The following is an article I wrote nearly eight years ago as a guest columnist for our local paper. There is a reason I share it with you today. Changes are coming. But, before I delve into that, I give you a little about where I where I was and where I am today. Tomorrow I will share a little more . . .
During rush hour, or heck, any hour on one of Chicago’s many expressways and even the calmest and most patient person will have psychotic tendencies, but not here. I haven’t sat in traffic once since I arrived here. But I didn’t come to talk about the traffic. It brings back bad memories.
I could talk about how parking in this small Ohio Valley town is anywhere from 75-100% cheaper than in Chicago or Detroit. I could mention how I have never seen so many family and community events that seem to take place nearly every weekend. And then, there was the real county fair I attended this summer where I saw the largest pig in the world…I think anyway. Although I could go on forever about my small town versus big city experiences, it is something else that moved me to write this.
The people. I don’t know if it is the calmness of the river, the gently sloping hills, or simply that time just moves a bit slower here, but the people here are different. I am no expert. I hold no degrees in psychology or sociology, but I have lived in quite a few places before I came here. I’ve heard the hostility in the voices of children while walking to school in Detroit. I’ve seen the impatient crowds hurrying along the Magnificent Mile in Chicago. I’ve walked out of a few stores in Atlanta after being shunned by busy store clerks. Although the culture, entertainment and shopping were often outstanding, it wasn’t always pretty.
The other day I walked into the store and witnessed a miracle, a small miracle, but significant nonetheless. The store was busy; after all, it is Christmas. A line started to form behind the only open register. I stepped in behind the last person and drew my usual sigh of despair. I learned to do that in Chicago where you were required to show your frustration with anything that didn’t move at the speed of light. At that moment I observed something amazing. People were talking…to each other. They were laughing and smiling. All I could think was, “Where am I?”
When my turn came at register the young lady smiled and said, “Hello, how are you?” She even waited for me to respond. There was no aggravation in her voice, no frustration in her movements as she placed my items in bags. I explained briefly to her that I had recently moved here and was amazed at how friendly most everyone was, regardless of the situation. She responded with something that was not unlike a piece of modern poetry, “Honey, that’s just the way we are.” With that she smiled, her voice hinted a bit of laughter.
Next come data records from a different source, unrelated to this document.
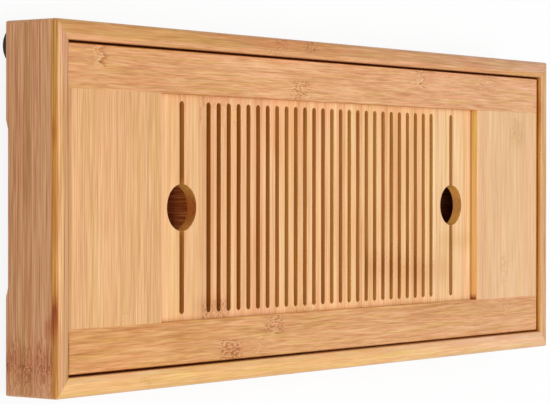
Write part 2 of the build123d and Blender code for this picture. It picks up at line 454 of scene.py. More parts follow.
def bamboo(name, grain, tones, strip, layer, seed, strip_origin=0.0, layer_origin=0.0,
           fibre=1.5, fibre_width=0.8, fibre_length=40.0, body=0.4, strip_contrast=0.2, blotch=0.4,
           hue=0.5, cloud=0.0, streak=0.3, wave=0.2, glue=0.1, knots=(), cell_knots=(), tints=(),
           bump=0.12, roughness=0.42, coat=0.05):
    """The material of one bamboo piece. tones are its dark, middle and light colour. strip and layer
    are the width and height of the lamellae, fibre_width and fibre_length those of the fine streaks,
    in mm. fibre, body, strip_contrast and blotch are the strengths of fine streaks, wider streaks,
    lamellae and broad patches; hue is how far single streaks and cloud how far broad patches lean to
    pink or straw, streak is the strength of dark vessels, glue that of the joints, wave that of the
    grain's bend. cell_knots are what add_cell_knots takes."""
    g = Bamboo(name, grain, seed)
    g.lamellae(strip, strip_origin, layer, layer_origin)
    g.bend_grain(wave)
    for k in knots:
        g.add_knot(k)
    if cell_knots:
        g.add_cell_knots(*cell_knots)
    g.draw_streaks(fibre_length, fibre_width)
    broad = g.patches(BROAD_PATCHES, shift=seed)
    colour = g.shade(tones, (strip_contrast, g.tone), (fibre, g.fine), (body, g.medium), (blotch, broad))
    colour = g.lean_colour(colour, hue, cloud)
    colour = g.mark_colour(colour, streak, glue, flamed=any(k["flame"] for k in knots))
    for t in tints:
        colour = g.stain(colour, g.times(g.region(**t["region"]), t["amount"]), t["colour"])
    g.link(colour, g.shader.inputs["Base Color"])
    g.surface(roughness, coat, bump)
    return g.material


# Steps from the middle of a bamboo to its dark and its light colour, and the brightest value
DARKER = (26, 30, 30)
LIGHTER = (19, 25, 28)
BRIGHTEST = 253


def shades(r, g, b, spread=1.0):
    """Dark, middle and light colour of one bamboo, around its middle in display values."""
    dark = (value - step * spread for value, step in zip((r, g, b), DARKER))
    light = (min(value + step * spread, BRIGHTEST) for value, step in zip((r, g, b), LIGHTER))
    return srgb(*dark), srgb(r, g, b), srgb(*light)


# ---------------------------------------------------------------------------------------------
# Places and colours that the finish of the bamboo pieces depends on, in mm
# ---------------------------------------------------------------------------------------------
rim_low, rim_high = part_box("rim_back")
# The softened corners leave the long members half a millimetre short of the tray's end faces
MEMBER_END = rim_high.x * MM
HALF_WIDTH = rim_high.y * MM
RIM_BASE = rim_low.z * MM
RIM_TOP = rim_high.z * MM
RIM_IN = rim_low.y * MM
end_low, end_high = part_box("rim_right")
RIM_END_IN, END_FACE = end_low.x * MM, end_high.x * MM
rail_low, rail_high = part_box("deck_rail_back")
RAIL_IN, RAIL_OUT = rail_low.y * MM, rail_high.y * MM
DECK_BASE, DECK_TOP = rail_low.z * MM, rail_high.z * MM
PANEL_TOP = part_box("grille_panel")[1].z * MM

# Widths of lamellae: the outer one of the long rim members and of the two end ones, a rail's two
# and the slotted panel's, which are half as wide as its slots are apart
RIM_SKIN = 7.0
LEFT_SKIN, RIGHT_SKIN = 4.1, 5.4
RAIL_STRIP = (RAIL_OUT - RAIL_IN) / 2
RAIL_INNER, RAIL_OUTER = RAIL_IN + 0.5 * RAIL_STRIP, RAIL_IN + 1.5 * RAIL_STRIP
PANEL_STRIP = 4.39
# Joints between lamellae stay this far off the faces, so that no face lies in a joint
OFF_FACE = 1.0
# A layer that is higher than a board of the loose top and begins below it, so that no joint shows
BOARD_LAYER = 20.0
BELOW_DECK = DECK_BASE - 2.0

# Ranges across the grain
BACK_OUTER = (HALF_WIDTH - RIM_SKIN, HALF_WIDTH + 1.0)
LEFT_OUTER = (-MEMBER_END - 1.0, -MEMBER_END + LEFT_SKIN)
LEFT_INNER_LINE = (-RIM_END_IN - 0.6, -RIM_END_IN + 2.0)
openings = {o["name"]: o["box_m"] for o in frame["record"]["physics"]["openings"]}
hole_low, hole_high = openings["finger_hole_right"]
HOLE_X = (hole_low[0] + hole_high[0]) / 2 * MM
HOLE_REACH = 14.0
RIGHT_HOLE = (HOLE_X - HOLE_REACH, HOLE_X + HOLE_REACH)
RIGHT_HOLE_FAR = (HOLE_X + 3.0, HOLE_X + HOLE_REACH)
LEFT_HOLE = (-HOLE_X - HOLE_REACH, -HOLE_X + HOLE_REACH)
UNDER_HOLES = (-26.0, 26.0)

# Middles and half lengths along the tray
RIGHT_END = (240.0, 260.0)
RAIL_RIGHT_END = (230.0, 300.0)
# The front gap's painted shade and grime stop short of the right end
FRONT_SHADE_AND_GRIME = (-180.0, 330.0)

# Ranges of height
EDGE_DEPTH = 3.4
EDGE_TOP = (RIM_TOP - EDGE_DEPTH, RIM_TOP + 1.0)
BELOW_DECK_TOP = (DECK_BASE - 1.0, DECK_TOP - 0.3)
# Height of the painted shade and grime on the loose top's edges
SHADE_AND_GRIME_HEIGHT = (DECK_TOP - 8.0, DECK_TOP + 4.0)

# Ranges of the normal's upright share, 0 on a wall and 1 on a level face; -1 and 2 leave an end open
SHEER = (-1.0, 0.4)
WALL = (-1.0, 0.5)
STEEP = (-1.0, 0.72)
EDGE_SIDE = (-1.0, 0.80)
BELOW_FACE = (-1.0, 0.85)
EASED = (0.5, 0.985)
GENTLE = (0.72, 2.0)
FLAT = (0.84, 2.0)

RED_STAIN = (0.68, 0.37, 0.09)
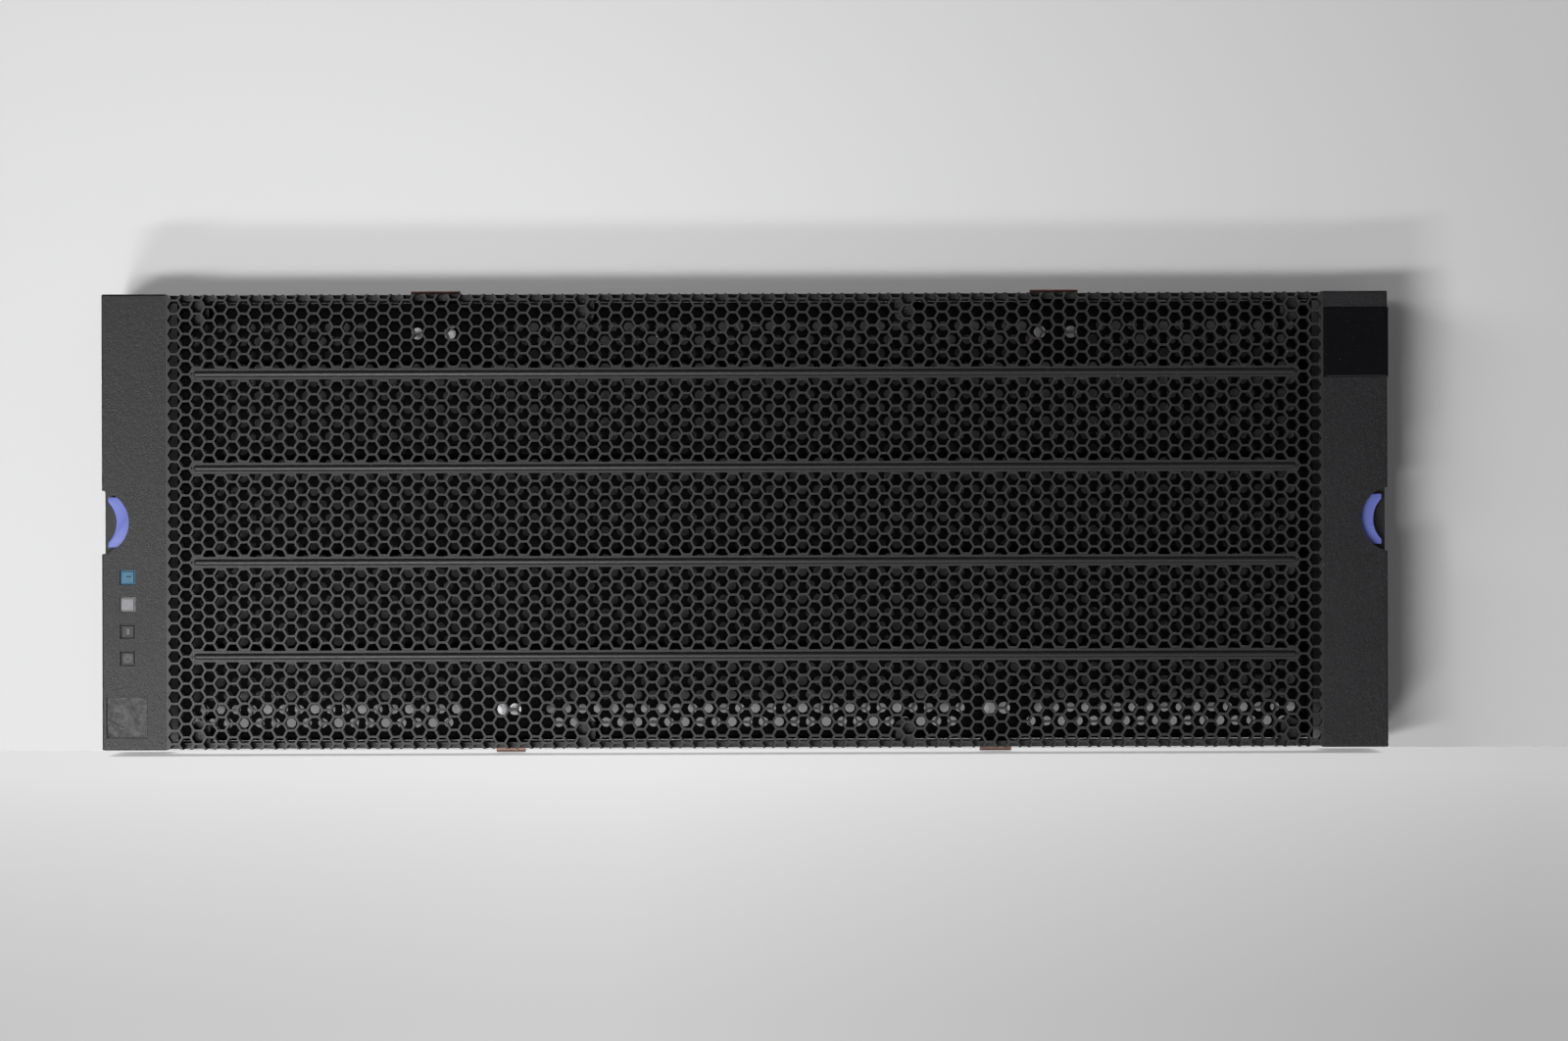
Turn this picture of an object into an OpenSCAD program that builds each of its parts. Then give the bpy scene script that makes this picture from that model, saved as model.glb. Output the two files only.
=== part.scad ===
// Front bezel of a 4U rack server: a moulded frame with a honeycomb grille, a perforated
// steel screen behind it, four indicator windows and two spring-loaded release latches.
// Millimetres. +X is to the right of someone facing the bezel, the front faces -Y, +Z is up.
// The origin is at the middle of the footprint, at the height of the lowest clip.

/* [Frame] */
// Width across both end panels
bezel_w = 482.6; // [440:0.1:520]
// Height of the end panels
bezel_h = 171.2; // [165:0.1:176]
// Depth of the end blocks
block_d = 30; // [28:0.5:34]
// Width of each end block, seen from the front
block_w = 24; // [23.5:0.5:26]
// Thickness of the moulded walls
wall = 2.2; // [1.8:0.1:2.6]
// Depth at which the top and bottom skirts end
skirt_d = 17; // [16:0.5:22]

/* [Honeycomb grille] */
// Rows of cells between two beads (the real grille has 7 of less than half this size)
rows_per_band = 3; // [2:1:3]
// Thickness of the ribs between cells
rib = 1.8; // [1:0.1:2.2]
// Depth of the honeycomb plate
grille_t = 4; // [3:0.5:5]
// Distance between the horizontal beads
bead_pitch = 35.315; // [34:0.005:36]
// Height of the lowest bead above the lower edge of the panels
first_bead = 35.15; // [34:0.05:36]
// Radius of the beads
bead_r = 1.25; // [1:0.05:1.4]
// Height of the plain strip under each bead
strip_h = 4.1; // [3.5:0.1:5]

/* [Perforated screen] */
// Thickness of the sheet
sheet_t = 0.8; // [0.6:0.1:1.2]
// Depth of the sheet's front face
screen_y = 12; // [11:0.5:14]
// Diameter of the holes
hole_d = 7.2; // [5:0.1:9]
// Distance between neighbouring holes
hole_pitch = 12; // [11:0.5:16]

/* [Release latches] */
// Radius of the finger recess in the end panel
scoop_r = 12.1; // [11.5:0.1:12.5]
// Distance of the recess axis outside the panel's edge
scoop_out = 1.9; // [1.5:0.1:2.5]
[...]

When I first got here, I was a little worried. I didn’t know what to expect. But with these beautiful rolling hills in place of magnificent concrete structures, the infectious smile of a store clerk instead of the bustling crowds of the city and the mooing of a few cows in place of honking horns in traffic, I think I’ll be OK. To my friends in the city, please come and visit. You’ll love it. And, to that friendly store clerk with the infectious smile – Thank you.